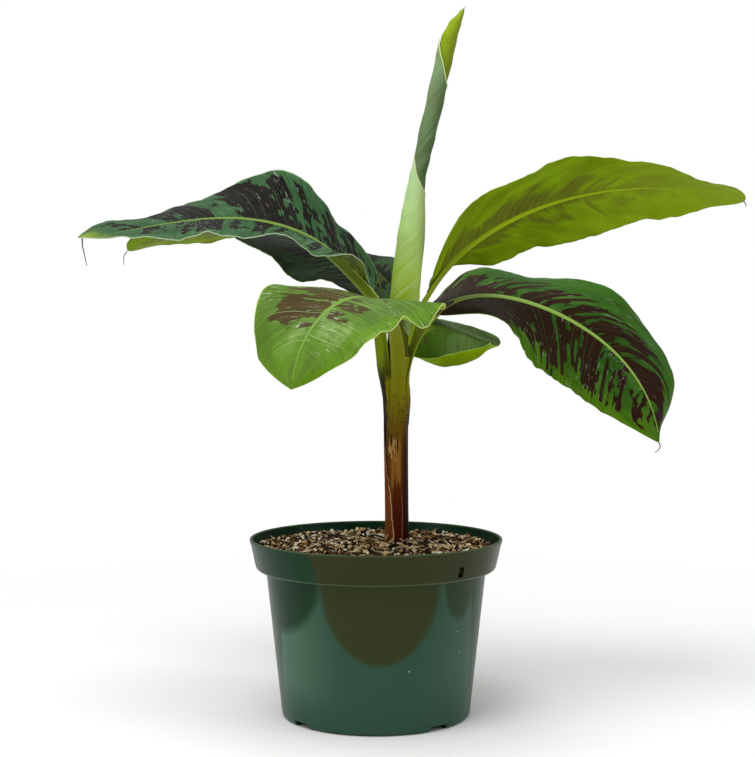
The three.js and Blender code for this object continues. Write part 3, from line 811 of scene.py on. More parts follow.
# %% Stem colours
def stem_colours(root):
    """Colour of the stem at a place, and the fine streaks that its relief follows."""
    place, (x, y, z) = object_place(root)
    turn = root.math("ARCTAN2", x - STEM["x"], STEM["y"] - y) * (180 / math.pi)
    long_streaks = cloud(point(x * 0.32, y * 0.32, z * 0.014), 1.0, 3, 0.6)
    fine_streaks = cloud(point(x * 1.1, y * 1.1, z * 0.04), 1.0, 3, 0.6)
    dots = cloud(point(x * 0.3, y * 0.3, z * 0.1), 1.0, 3, 0.6)
    height = z + (long_streaks - 0.5) * 56
    colour = colour_ramp(
        (height - 171) / 200, (0.0, (78, 24, 6)), (0.22, (88, 30, 6)), (0.34, (102, 54, 6)),
        (0.48, (106, 70, 4)), (0.62, (104, 84, 3)), (0.76, (122, 118, 4)), (1.0, (122, 128, 10)))
    amber = (1 - step(turn, -34, -14)) * (1 - step(z, 222, 250))
    colour = blend(amber * 0.8, colour, srgb(128, 70, 10))
    wine = step(turn, 12, 40) * (1 - step(height, 262, 318))
    colour = blend(wine * 0.92, colour, srgb(38, 7, 3))
    colour = blend(step(abs(turn), 40, 74) * window(height, 238, 318, 12) * 0.75, colour, srgb(58, 32, 18))
    colour = blend(window(turn, -34, 17, 5) * window(height, 232, 268, 4) * 0.85, colour, srgb(152, 104, 36))
    tears = cloud(point(x * 0.55, y * 0.55, z * 0.07), 1.0, 2, 0.6)
    torn = window(turn + (long_streaks - 0.5) * 40, -54, 2, 5) * window(z + tears * 40, 276, 300, 3)
    colour = blend(torn * step(tears, 0.52, 0.56) * 0.7, colour, srgb(190, 152, 96))
    colour = blend(torn * (1 - step(tears, 0.46, 0.48)) * 0.9, colour, srgb(24, 12, 8))
    line = abs(turn - 22 + (long_streaks - 0.5) * 26)
    colour = blend((1 - step(line, 1.0, 4.0)) * window(z, 176, 222, 8) * 0.6, colour, srgb(176, 110, 84))
    colour = blend(step(fine_streaks, 0.52, 0.7) * 0.4, colour, srgb(44, 20, 8))
    belts = window(z, 292, 321, 7) + window(z, 336, 344, 2) * step(turn, 8, 16)
    belts += window(z, 224, 262, 10) * 0.6
    flecks = step(cloud(place, 0.55, 1.5, 0.5), 0.61, 0.65) * belts
    colour = blend(flecks * 0.9, colour, srgb(20, 14, 6))
    dried = window(turn + dots * 40, -118, -32, 6) * window(z + dots * 20, 296, 362, 6)
    colour = blend(dried * 0.92, colour, srgb(20, 12, 12))
    # Painted shade: a dark maroon strip at the front left near the top, where the gap between the stalks'
    # feet lies in shade.
    groove = window(turn, -56, -27, 5) * window(z, 338, 380, 5)
    return blend(groove * 0.9, colour, srgb(34, 8, 12)), fine_streaks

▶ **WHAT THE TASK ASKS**
Make an exact copy of all the data.

▶ **RESPONSE BELOW**
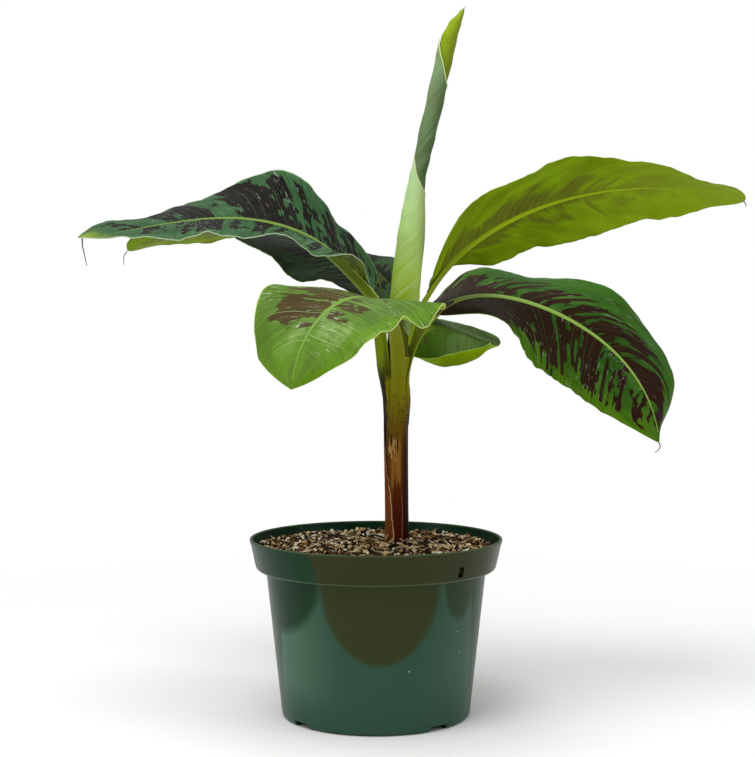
The three.js and Blender code for this object continues. Write part 3, from line 811 of scene.py on. More parts follow.
# %% Stem colours
def stem_colours(root):
    """Colour of the stem at a place, and the fine streaks that its relief follows."""
    place, (x, y, z) = object_place(root)
    turn = root.math("ARCTAN2", x - STEM["x"], STEM["y"] - y) * (180 / math.pi)
    long_streaks = cloud(point(x * 0.32, y * 0.32, z * 0.014), 1.0, 3, 0.6)
    fine_streaks = cloud(point(x * 1.1, y * 1.1, z * 0.04), 1.0, 3, 0.6)
    dots = cloud(point(x * 0.3, y * 0.3, z * 0.1), 1.0, 3, 0.6)
    height = z + (long_streaks - 0.5) * 56
    colour = colour_ramp(
        (height - 171) / 200, (0.0, (78, 24, 6)), (0.22, (88, 30, 6)), (0.34, (102, 54, 6)),
        (0.48, (106, 70, 4)), (0.62, (104, 84, 3)), (0.76, (122, 118, 4)), (1.0, (122, 128, 10)))
    amber = (1 - step(turn, -34, -14)) * (1 - step(z, 222, 250))
    colour = blend(amber * 0.8, colour, srgb(128, 70, 10))
    wine = step(turn, 12, 40) * (1 - step(height, 262, 318))
    colour = blend(wine * 0.92, colour, srgb(38, 7, 3))
    colour = blend(step(abs(turn), 40, 74) * window(height, 238, 318, 12) * 0.75, colour, srgb(58, 32, 18))
    colour = blend(window(turn, -34, 17, 5) * window(height, 232, 268, 4) * 0.85, colour, srgb(152, 104, 36))
    tears = cloud(point(x * 0.55, y * 0.55, z * 0.07), 1.0, 2, 0.6)
    torn = window(turn + (long_streaks - 0.5) * 40, -54, 2, 5) * window(z + tears * 40, 276, 300, 3)
    colour = blend(torn * step(tears, 0.52, 0.56) * 0.7, colour, srgb(190, 152, 96))
    colour = blend(torn * (1 - step(tears, 0.46, 0.48)) * 0.9, colour, srgb(24, 12, 8))
    line = abs(turn - 22 + (long_streaks - 0.5) * 26)
    colour = blend((1 - step(line, 1.0, 4.0)) * window(z, 176, 222, 8) * 0.6, colour, srgb(176, 110, 84))
    colour = blend(step(fine_streaks, 0.52, 0.7) * 0.4, colour, srgb(44, 20, 8))
    belts = window(z, 292, 321, 7) + window(z, 336, 344, 2) * step(turn, 8, 16)
    belts += window(z, 224, 262, 10) * 0.6
    flecks = step(cloud(place, 0.55, 1.5, 0.5), 0.61, 0.65) * belts
    colour = blend(flecks * 0.9, colour, srgb(20, 14, 6))
    dried = window(turn + dots * 40, -118, -32, 6) * window(z + dots * 20, 296, 362, 6)
    colour = blend(dried * 0.92, colour, srgb(20, 12, 12))
    # Painted shade: a dark maroon strip at the front left near the top, where the gap between the stalks'
    # feet lies in shade.
    groove = window(turn, -56, -27, 5) * window(z, 338, 380, 5)
    return blend(groove * 0.9, colour, srgb(34, 8, 12)), fine_streaks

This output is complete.